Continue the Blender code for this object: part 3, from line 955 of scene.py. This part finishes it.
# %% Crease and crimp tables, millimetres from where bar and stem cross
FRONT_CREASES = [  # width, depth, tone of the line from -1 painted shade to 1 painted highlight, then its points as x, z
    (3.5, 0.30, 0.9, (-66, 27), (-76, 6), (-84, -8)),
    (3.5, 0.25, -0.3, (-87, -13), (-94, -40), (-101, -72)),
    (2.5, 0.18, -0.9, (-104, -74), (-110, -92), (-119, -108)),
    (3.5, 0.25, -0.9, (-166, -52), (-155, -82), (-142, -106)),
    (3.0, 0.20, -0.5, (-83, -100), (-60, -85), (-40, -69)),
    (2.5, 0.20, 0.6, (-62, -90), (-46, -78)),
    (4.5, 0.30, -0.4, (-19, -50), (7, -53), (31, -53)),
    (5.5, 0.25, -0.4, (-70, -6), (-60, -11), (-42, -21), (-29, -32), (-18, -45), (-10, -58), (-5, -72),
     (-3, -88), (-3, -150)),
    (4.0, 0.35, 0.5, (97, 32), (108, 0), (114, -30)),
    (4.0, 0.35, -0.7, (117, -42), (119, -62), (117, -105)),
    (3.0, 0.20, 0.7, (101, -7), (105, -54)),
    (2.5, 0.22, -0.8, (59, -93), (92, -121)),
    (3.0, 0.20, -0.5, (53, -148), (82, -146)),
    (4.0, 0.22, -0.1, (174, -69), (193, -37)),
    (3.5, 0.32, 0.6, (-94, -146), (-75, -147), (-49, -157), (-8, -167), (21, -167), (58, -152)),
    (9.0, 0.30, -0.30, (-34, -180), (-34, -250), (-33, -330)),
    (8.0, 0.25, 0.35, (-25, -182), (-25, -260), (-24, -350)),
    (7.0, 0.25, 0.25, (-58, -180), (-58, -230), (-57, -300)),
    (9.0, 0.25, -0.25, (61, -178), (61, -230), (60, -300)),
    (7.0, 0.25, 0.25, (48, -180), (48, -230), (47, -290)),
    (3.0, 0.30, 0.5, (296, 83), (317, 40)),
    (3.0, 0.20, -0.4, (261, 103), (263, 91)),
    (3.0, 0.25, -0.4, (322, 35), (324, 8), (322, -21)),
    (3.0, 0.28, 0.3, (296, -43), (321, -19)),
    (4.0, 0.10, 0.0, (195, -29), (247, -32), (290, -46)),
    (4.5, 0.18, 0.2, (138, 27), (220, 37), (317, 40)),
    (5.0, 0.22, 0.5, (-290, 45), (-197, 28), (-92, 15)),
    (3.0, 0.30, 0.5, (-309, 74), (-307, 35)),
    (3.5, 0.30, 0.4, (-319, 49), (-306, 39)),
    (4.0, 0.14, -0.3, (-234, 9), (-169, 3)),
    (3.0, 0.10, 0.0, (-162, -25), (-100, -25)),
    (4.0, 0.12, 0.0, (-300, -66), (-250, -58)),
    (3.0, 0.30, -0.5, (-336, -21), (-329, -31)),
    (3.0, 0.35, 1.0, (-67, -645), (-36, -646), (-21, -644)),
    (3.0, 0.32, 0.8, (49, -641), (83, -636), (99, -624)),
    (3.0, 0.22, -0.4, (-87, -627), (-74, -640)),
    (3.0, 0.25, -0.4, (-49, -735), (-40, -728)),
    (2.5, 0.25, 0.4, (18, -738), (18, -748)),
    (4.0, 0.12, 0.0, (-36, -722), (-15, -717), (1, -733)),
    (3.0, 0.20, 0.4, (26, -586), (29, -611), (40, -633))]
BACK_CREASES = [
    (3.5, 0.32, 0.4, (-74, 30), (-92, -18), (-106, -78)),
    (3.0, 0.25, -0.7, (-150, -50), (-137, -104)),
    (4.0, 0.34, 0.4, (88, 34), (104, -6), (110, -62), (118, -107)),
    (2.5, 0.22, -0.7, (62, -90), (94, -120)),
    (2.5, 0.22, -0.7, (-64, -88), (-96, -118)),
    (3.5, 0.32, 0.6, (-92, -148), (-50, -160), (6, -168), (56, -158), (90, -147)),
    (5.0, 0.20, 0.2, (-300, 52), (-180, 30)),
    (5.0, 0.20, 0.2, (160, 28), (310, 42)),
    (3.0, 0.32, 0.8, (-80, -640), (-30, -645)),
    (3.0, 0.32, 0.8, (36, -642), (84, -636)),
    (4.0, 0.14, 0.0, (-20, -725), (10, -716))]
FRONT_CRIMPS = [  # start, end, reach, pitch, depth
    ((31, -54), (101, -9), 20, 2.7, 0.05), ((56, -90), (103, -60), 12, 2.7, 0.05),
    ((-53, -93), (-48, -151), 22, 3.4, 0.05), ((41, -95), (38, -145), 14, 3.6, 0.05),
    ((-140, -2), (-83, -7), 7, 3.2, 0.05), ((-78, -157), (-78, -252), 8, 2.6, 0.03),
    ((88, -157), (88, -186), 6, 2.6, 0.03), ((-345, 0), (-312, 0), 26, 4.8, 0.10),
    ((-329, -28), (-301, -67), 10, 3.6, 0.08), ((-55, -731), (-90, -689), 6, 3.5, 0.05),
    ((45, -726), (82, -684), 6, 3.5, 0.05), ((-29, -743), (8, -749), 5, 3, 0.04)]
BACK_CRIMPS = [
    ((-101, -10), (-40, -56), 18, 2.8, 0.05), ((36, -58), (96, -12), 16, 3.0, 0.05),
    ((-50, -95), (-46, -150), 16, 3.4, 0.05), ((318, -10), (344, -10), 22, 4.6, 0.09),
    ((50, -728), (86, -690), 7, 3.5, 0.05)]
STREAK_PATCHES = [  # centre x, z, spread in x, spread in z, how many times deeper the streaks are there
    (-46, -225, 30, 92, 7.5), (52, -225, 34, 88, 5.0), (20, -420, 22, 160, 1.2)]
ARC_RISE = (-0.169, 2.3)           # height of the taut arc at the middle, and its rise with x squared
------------
Directive - All the data must be duplicated exactly, with nothing added or removed.

Exercise solution -
Continue the Blender code for this object: part 3, from line 955 of scene.py. This part finishes it.
# %% Crease and crimp tables, millimetres from where bar and stem cross
FRONT_CREASES = [  # width, depth, tone of the line from -1 painted shade to 1 painted highlight, then its points as x, z
    (3.5, 0.30, 0.9, (-66, 27), (-76, 6), (-84, -8)),
    (3.5, 0.25, -0.3, (-87, -13), (-94, -40), (-101, -72)),
    (2.5, 0.18, -0.9, (-104, -74), (-110, -92), (-119, -108)),
    (3.5, 0.25, -0.9, (-166, -52), (-155, -82), (-142, -106)),
    (3.0, 0.20, -0.5, (-83, -100), (-60, -85), (-40, -69)),
    (2.5, 0.20, 0.6, (-62, -90), (-46, -78)),
    (4.5, 0.30, -0.4, (-19, -50), (7, -53), (31, -53)),
    (5.5, 0.25, -0.4, (-70, -6), (-60, -11), (-42, -21), (-29, -32), (-18, -45), (-10, -58), (-5, -72),
     (-3, -88), (-3, -150)),
    (4.0, 0.35, 0.5, (97, 32), (108, 0), (114, -30)),
    (4.0, 0.35, -0.7, (117, -42), (119, -62), (117, -105)),
    (3.0, 0.20, 0.7, (101, -7), (105, -54)),
    (2.5, 0.22, -0.8, (59, -93), (92, -121)),
    (3.0, 0.20, -0.5, (53, -148), (82, -146)),
    (4.0, 0.22, -0.1, (174, -69), (193, -37)),
    (3.5, 0.32, 0.6, (-94, -146), (-75, -147), (-49, -157), (-8, -167), (21, -167), (58, -152)),
    (9.0, 0.30, -0.30, (-34, -180), (-34, -250), (-33, -330)),
    (8.0, 0.25, 0.35, (-25, -182), (-25, -260), (-24, -350)),
    (7.0, 0.25, 0.25, (-58, -180), (-58, -230), (-57, -300)),
    (9.0, 0.25, -0.25, (61, -178), (61, -230), (60, -300)),
    (7.0, 0.25, 0.25, (48, -180), (48, -230), (47, -290)),
    (3.0, 0.30, 0.5, (296, 83), (317, 40)),
    (3.0, 0.20, -0.4, (261, 103), (263, 91)),
    (3.0, 0.25, -0.4, (322, 35), (324, 8), (322, -21)),
    (3.0, 0.28, 0.3, (296, -43), (321, -19)),
    (4.0, 0.10, 0.0, (195, -29), (247, -32), (290, -46)),
    (4.5, 0.18, 0.2, (138, 27), (220, 37), (317, 40)),
    (5.0, 0.22, 0.5, (-290, 45), (-197, 28), (-92, 15)),
    (3.0, 0.30, 0.5, (-309, 74), (-307, 35)),
    (3.5, 0.30, 0.4, (-319, 49), (-306, 39)),
    (4.0, 0.14, -0.3, (-234, 9), (-169, 3)),
    (3.0, 0.10, 0.0, (-162, -25), (-100, -25)),
    (4.0, 0.12, 0.0, (-300, -66), (-250, -58)),
    (3.0, 0.30, -0.5, (-336, -21), (-329, -31)),
    (3.0, 0.35, 1.0, (-67, -645), (-36, -646), (-21, -644)),
    (3.0, 0.32, 0.8, (49, -641), (83, -636), (99, -624)),
    (3.0, 0.22, -0.4, (-87, -627), (-74, -640)),
    (3.0, 0.25, -0.4, (-49, -735), (-40, -728)),
    (2.5, 0.25, 0.4, (18, -738), (18, -748)),
    (4.0, 0.12, 0.0, (-36, -722), (-15, -717), (1, -733)),
    (3.0, 0.20, 0.4, (26, -586), (29, -611), (40, -633))]
BACK_CREASES = [
    (3.5, 0.32, 0.4, (-74, 30), (-92, -18), (-106, -78)),
    (3.0, 0.25, -0.7, (-150, -50), (-137, -104)),
    (4.0, 0.34, 0.4, (88, 34), (104, -6), (110, -62), (118, -107)),
    (2.5, 0.22, -0.7, (62, -90), (94, -120)),
    (2.5, 0.22, -0.7, (-64, -88), (-96, -118)),
    (3.5, 0.32, 0.6, (-92, -148), (-50, -160), (6, -168), (56, -158), (90, -147)),
    (5.0, 0.20, 0.2, (-300, 52), (-180, 30)),
    (5.0, 0.20, 0.2, (160, 28), (310, 42)),
    (3.0, 0.32, 0.8, (-80, -640), (-30, -645)),
    (3.0, 0.32, 0.8, (36, -642), (84, -636)),
    (4.0, 0.14, 0.0, (-20, -725), (10, -716))]
FRONT_CRIMPS = [  # start, end, reach, pitch, depth
    ((31, -54), (101, -9), 20, 2.7, 0.05), ((56, -90), (103, -60), 12, 2.7, 0.05),
    ((-53, -93), (-48, -151), 22, 3.4, 0.05), ((41, -95), (38, -145), 14, 3.6, 0.05),
    ((-140, -2), (-83, -7), 7, 3.2, 0.05), ((-78, -157), (-78, -252), 8, 2.6, 0.03),
    ((88, -157), (88, -186), 6, 2.6, 0.03), ((-345, 0), (-312, 0), 26, 4.8, 0.10),
    ((-329, -28), (-301, -67), 10, 3.6, 0.08), ((-55, -731), (-90, -689), 6, 3.5, 0.05),
    ((45, -726), (82, -684), 6, 3.5, 0.05), ((-29, -743), (8, -749), 5, 3, 0.04)]
BACK_CRIMPS = [
    ((-101, -10), (-40, -56), 18, 2.8, 0.05), ((36, -58), (96, -12), 16, 3.0, 0.05),
    ((-50, -95), (-46, -150), 16, 3.4, 0.05), ((318, -10), (344, -10), 22, 4.6, 0.09),
    ((50, -728), (86, -690), 7, 3.5, 0.05)]
STREAK_PATCHES = [  # centre x, z, spread in x, spread in z, how many times deeper the streaks are there
    (-46, -225, 30, 92, 7.5), (52, -225, 34, 88, 5.0), (20, -420, 22, 160, 1.2)]
ARC_RISE = (-0.169, 2.3)           # height of the taut arc at the middle, and its rise with x squared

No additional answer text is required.